The paint shop doesn’t resemble others used to paint conventional steel-bodied BMWs because the plastic doesn’t require primer, which alone reduces the mass of the vehicle by 10 kg (BMW figures that the plastic outer is about half the weight of a similar steel assembly—with the added advantages of being corrosion free and more resistant to minor damage). What’s more, the overall paint shop has a smaller footprint. 

Final assembly
Inside the main assembly building, the aluminum chassis, or “drive module” in BMW parlance, is fitted with a lithium-ion battery and motor/transmission. Both the chassis and battery are produced at BMW’s Dingolfing, Germany, plant, while the motor/transmission unit comes from the company’s Landshut plant. BMW is offering an optional range extender—a 650-cc, two-cylinder engine—that is also fitted on this line. 

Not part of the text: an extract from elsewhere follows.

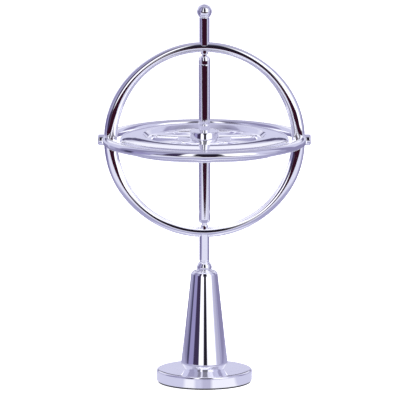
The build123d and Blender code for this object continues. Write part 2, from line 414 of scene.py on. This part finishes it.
def vertical_ring():
    """Elliptical section swept round the centre, thicker at the sides than at the poles."""
    pole_half = RING_POLE_OUT - RING_LINE
    side_half = high("vertical_ring").x - RING_LINE
    around, across = 384, 72
    points, faces = [], []
    for i in range(around):
        angle = TURN * i / around
        from_side = math.degrees(math.asin(abs(math.sin(angle))))
        t = min(max((60 - from_side) / 45, 0), 1)
        half = pole_half + (side_half - pole_half) * t * t * (3 - 2 * t)
        for j in range(across):
            c, s = math.cos(TURN * j / across), math.sin(TURN * j / across)
            r = RING_LINE + half * c
            points.append((r * math.cos(angle), RING_WIDTH * s, CENTRE + r * math.sin(angle)))
    for i in range(around):
        for j in range(across):
            a, b = i * across, ((i + 1) % around) * across
            k = (j + 1) % across
            faces.append((a + j, a + k, b + k, b + j))
    mesh = turn_outward(mesh_from("meridian_ring", points, faces))
    return link("meridian_ring", mesh, "frame", ["vertical_ring"], PLATED)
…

Once the chassis and body are ready, they meet at the marriage station. Here the body is glued onto the chassis and bolted at four points. The bonding agent is applied to the chassis by two robots, then lifted and centered before the body is lowered by another robot. The joining process is initiated by the body’s weight. Once complete, the i3 is fitted with its plastic exterior skin. 

A sign hanging in the plant says: “Bringing a Revolution to Life”—and it appears this revolution is very much alive. 

*The i8, a 2+2 plug-in hybrid sports car with an MSRP of $135,700, is built in a BMW plant in Landshut, Germany.